Saturday, April 11, 2015

PAD Day 11: Sappho and Tornadoes

I'll be brief because it's a busy weekend. Today's dual prompts from Poetic Asides and NaPoWriMo:
(1) Write a seasonal poem, and 
(2) Write a "Sapphic" verse.  Sappho was the Greek poet who invented this form, which I've never done before and is a bit tricky.  I'll let Maureen Thorson describe it:

"These are quatrains whose first three lines have eleven syllables, and the fourth, just five. There is also a very strict meter that alternates trochees (a two-syllable foot, with the first syllable stressed, and the second unstressed) and dactyls (a three-syllable foot, with the first syllable stressed and the remainder unstressed). The first three lines consist of two trochees, a dactyl, and two more trochees. The fourth line is a dactyl, followed by a trochee."

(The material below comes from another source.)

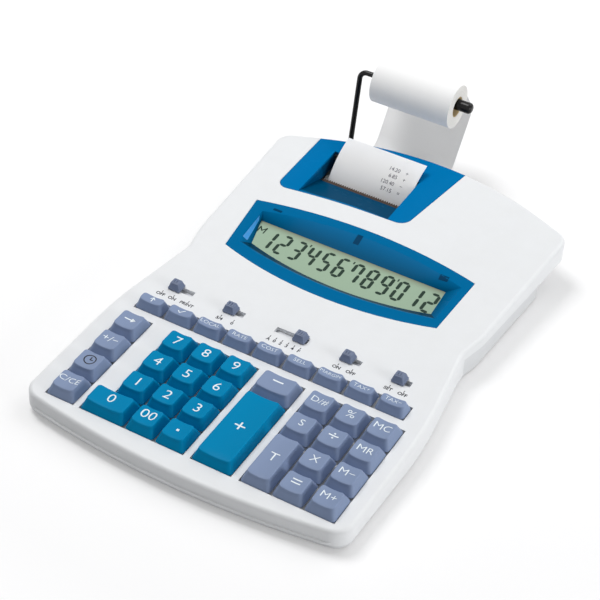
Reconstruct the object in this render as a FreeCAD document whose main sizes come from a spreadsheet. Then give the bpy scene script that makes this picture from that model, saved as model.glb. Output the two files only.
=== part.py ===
import FreeCAD, Part
import Sketcher
import math
import os

from FreeCAD import Placement, Rotation, Vector

# Printing desktop calculator. Millimetres, +Z up, the front edge towards -Y, the desk at Z = 0.
# Setbacks are measured back from the middle of the front edge. On the two sloping tops, heights
# are square to the surface: zero on it and negative inside.

SIZES = {
    # casing in plan
    "front_edge": 181.14,
    "deck_length": 162.4,
    "head_length": 151.0,
    "front_half": 102.6,
    "side_swell": 0.3,
    "waist_inset": 9.6,
    "shoulder_inset": 5.8,
    "rear_inset": 0.3,
    "front_bow_radius": 540.0,
    "front_bow_angle": 9.0,
    "side_length": 88.0,
    "side_radius": 250.0,
    "waist_radius": 18.0,
    "shoulder_length": 19.0,
    "shoulder_radius": 40.0,
    "rear_bow_radius": 209.0,
    "rear_bow_angle": 22.0,
    "front_corner_radius": 11.0,
    "rear_corner_radius": 10.0,
    # lower rear of the casing, drawn in under the head
    "lower_corner_inset": 2.8,
    "lower_corner_setback": 263.4,
    "lower_turn_inset": 28.6,
    "lower_turn_setback": 289.4,
    "lower_apex_setback": 305.4,
    "lower_corner_radius": 12.0,
    "lower_turn_radius": 30.0,
    "lower_bow_radius": 200.0,
    # casing in side view
    "deck_height": 14.46,
    "deck_tilt": 3.0,
    "head_tilt": 3.91,
    "crease_radius": 600.0,
    "top_edge_radius": 2.4,
    "bottom_edge_radius": 1.8,
    "wall": 2.4,
    "floor_gap": 1.2,
    "floor_thickness": 2.2,
    "deck_parting": 4.5,
    "head_parting": 17.5,
    "parting_gap": 0.1,
    "parting_groove": 0.5,
    "overcut": 1.0,
    "lower_inset": 0.6,
    "tongue_height": 3.0,
    # key columns, from the middle, and the key caps
    "left_column": -80.7,
    "digit_column": -47.9,
    "add_column": 17.8,
    "total_column": 44.9,
    "function_column": -79.6,
    "key_pitch": 19.5,
    "key_width": 18.24,
    "key_depth": 18.9,
    "zero_key_width": 28.2,
    "add_key_width": 25.0,
    "key_height": 6.2,
    "key_drop": 0.4,
    "key_side_slope": 2.5,
    "key_end_slope": 3.1,
    "key_corner": 1.2,
    "key_wall": 1.3,
    "key_travel": 2.4,
    "key_clearance": 0.5,
    "key_row_setback": 23.4,
    "plate_depth": 3.1,
    "plate_thickness": 1.4,
    "stem_size": 6.0,
    "stem_clearance": 0.3,
    "hook_reach": 1.5,
    "hook_height": 0.9,
    "running_gap": 0.3,
    "function_pitch": 19.84,
    "function_depth": 10.9,
    "function_row": 80.45,
    # slide switches
    "switch_row": 101.7,
    "slot_width": 4.4,
    "knob_width": 8.0,
    "knob_depth": 7.4,
    "knob_height": 5.0,
    "knob_base": 1.2,
    "knob_slope": 1.3,
    "knob_stem": 3.6,
    "knob_plate": 1.2,
    "switch_depth": 7.5,
    "print_slot_left": -79.4,
    "print_slot_right": -65.0,
    "print_knob": -76.9,
    "rounding_slot_left": -41.6,
    "rounding_slot_right": -30.0,
    "rounding_knob": -39.0,
    "decimal_slot_left": -8.6,
    "decimal_slot_right": 12.7,
    "decimal_knob": 8.0,
    "item_slot_left": 36.0,
    "item_slot_right": 47.5,
    "item_knob": 39.0,
    "rate_slot_left": 69.6,
    "rate_slot_right": 79.5,
    "rate_knob": 72.2,
    # boards
    "board_thickness": 1.5,
    "membrane_thickness": 0.9,
    "board_margin": 14.6,
    "board_front": 12.0,
    "membrane_back": 90.0,
    "board_back": 112.0,
    "board_post_radius": 3.0,
    "board_post_margin": 32.6,
    "board_post_front": 20.0,
    "board_post_rear": 100.0,
    # display bezel and panel, in from the waist
    "bezel_centre": -4.2,
    "bezel_rear_half": 75.9,
    "bezel_front_half": 72.0,
    "bezel_lean": 2.1,
    "bezel_front_apex": 0.4,
    "bezel_front_corner": 11.9,
    "bezel_rear_corner": 58.3,
    "bezel_rear_apex": 68.0,
    "bezel_thickness": 1.5,
    "rim_centre": -2.4,
    "rim_rear_half": 69.0,
    "rim_front_half": 67.4,
    "rim_lean": 0.8,
    "rim_front_apex": 9.8,
    "rim_front_corner": 18.4,
    "rim_rear_corner": 50.8,
    "rim_rear_apex": 61.4,
    "window_centre": -5.85,
    "window_rear_half": 64.05,
    "window_front_half": 61.75,
    "window_lean": 3.7,
    "window_front_apex": 16.2,
    "window_front_corner": 25.6,
    "window_rear": 47.3,
    "bezel_depth": 4.6,
    "bezel_wall": 1.2,
    "bezel_corner": 1.5,
    "ledge_width": 3.0,
    "ledge_thickness": 1.6,
    "seat_gap": 0.15,
    "panel_margin": 2.0,
    "panel_thickness": 2.6,
    # printer cover, in from the waist
    "cover_left": -77.6,
    "cover_right": 10.6,
    "cover_spread": 0.148,
    "cover_front_left": 77.2,
    "cover_front_middle": 83.1,
    "cover_front_right": 84.6,
    "cover_corner": 6.0,
    "cover_corner_right": 8.0,
    "cover_bow_radius": 380.0,
    "cover_thickness": 2.0,
    "cover_gap": 0.3,
    "cover_travel": 2.5,
    "recess_left": -63.0,
    "recess_right": -1.3,
    "recess_front": 84.4,
    "recess_corner_drop": 4.0,
    "ramp_start": 81.0,
    "ramp_rise": 0.6,
    "ramp_drop": 9.6,
    "ramp_end": 107.2,
    "exit_end": 127.3,
    "recess_wall": 1.4,
    # paper and printer
    "paper_centre": -30.3,
    "paper_width": 57.0,
    "paper_thickness": 0.3,
    "paper_gap": 0.3,
    "exit_angle": 62.0,
    "curl_height": 32.4,
    "curl_radius": 42.0,
    "curl_tail": 19.2,
    "curl_end_angle": 17.0,
    "belly_reach": 26.77,
    "belly_drop": 15.0,
    "belly_radius": 9.0,
    "turn_reach": 2.0,
    "turn_drop": 3.5,
    "guide_reach": 30.5,
    "guide_drop": 4.5,
    "entry_reach": 7.5,
    "turn_radius": 16.0,
    "guide_radius": 30.0,
    "slot_height": 4.0,
    "slot_side_gap": 1.5,
    "feed_radius": 6.0,
    "feed_height": 12.5,
    "feed_setback": 277.9,
    "gear_radius": 6.8,
    "gear_width": 2.6,
    "gear_gap": 0.6,
    "tyre_inset": 0.8,
    "drum_radius": 6.5,
    "drum_distance": 14.0,
    "ink_radius": 5.5,
    "roller_gap": 0.2,
    "shaft_radius": 1.5,
    "shaft_clearance": 0.06,
    "shaft_end": 1.0,
    "chassis_plate": 1.5,
    "chassis_left": -66.5,
    "chassis_right": 4.5,
    "chassis_front_setback": 244.5,
    "chassis_rear_setback": 283.7,
    "chassis_height": 18.0,
    "motor_radius": 10.0,
    "motor_length": 26.0,
    "motor_setback": 267.4,
    "motor_left": 9.5,
    # paper roll and its arm
    "roll_radius": 14.5,
    "core_radius": 7.0,
    "core_bore": 6.0,
    "spindle_radius": 3.7,
    "spindle_left": -61.5,
    "spindle_right": 8.5,
    "spindle_tip": 2.4,
    "collar_radius": 4.6,
    "collar_width": 1.3,
    "wire_radius": 1.75,
    "wire_bend": 5.0,
    "wire_clearance": 0.05,
    "arm_offset": -73.0,
    "arm_setback": 337.4,
    "arm_height": 64.5,
    "arm_lean": 7.0,
    "arm_socket_height": 11.0,
    "arm_socket_length": 12.0,
    # fasteners, feet and inlet
    "foot_radius": 6.0,
    "foot_recess": 0.8,
    "foot_clearance": 0.1,
    "foot_inset": 22.6,
    "foot_front_setback": 25.0,
    "foot_rear_setback": 240.0,
    "screw_radius": 1.45,
    "screw_head_radius": 2.8,
    "screw_head_height": 1.5,
    "screw_seat": 3.0,
    "screw_length": 9.0,
    "screw_hole_gap": 0.25,
    "screw_front_inset": 9.2,
    "screw_front_setback": 30.0,
    "screw_middle_inset": 17.4,
    "screw_middle_setback": 150.0,
    "screw_rear_inset": 14.6,
    "screw_rear_setback": 225.0,
    "boss_radius": 3.8,
    "boss_top": 8.0,
    "post_radius": 3.4,
    "jack_place": 50.0,
    "jack_setback": 288.2,
    "jack_width": 9.0,
    "jack_length": 12.5,
    "jack_height": 9.6,
    "jack_nose_radius": 3.9,
    "jack_nose_length": 2.6,
    "jack_bore": 2.75,
    "jack_depth": 11.0,
}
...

Got all that? To put it another way, the stresses fall like this on lines 1-3:
DAH-dum DAH-dum DAH-dum-dum DAH-dum DAH-dum
and like this on line 4:
DAH-dum-dum DAH-dum

Anyway, here's my seasonal Sapphic. I can only imagine what it's like to survive a tornado, like so many of our fellow Americans in the South and Midwest this week, so forgive me any presumptions.


The Gleaning

Spring has zeroed in on us - downdrafts cooking
up tornadoes, hammering little towns like
model train displays - in an instant, nothing
left to hold onto.

Yet we pick through remnants to reassemble
lives - our children's photographs, dishware, jackets,
chairs and spoons, a teddy bear. Are we crying?
Yes, but we're living.

Trees were budding yesterday - now the ones that
stand are stripped like skeletons, winter-bleak and
mourning what this holocaust killed last night in
terrible weather.

As we salvage what we can find, we stumble
over signs of nature surviving - crocus
in a ransacked garden,  a pair of robins
watching us forage.


2 comments:

Vince Gotera said...

Good job with the sapphics ... you nailed down the rhythm very nicely.

Vince Gotera said...

Good job with the sapphics ... you nailed down the rhythm very nicely.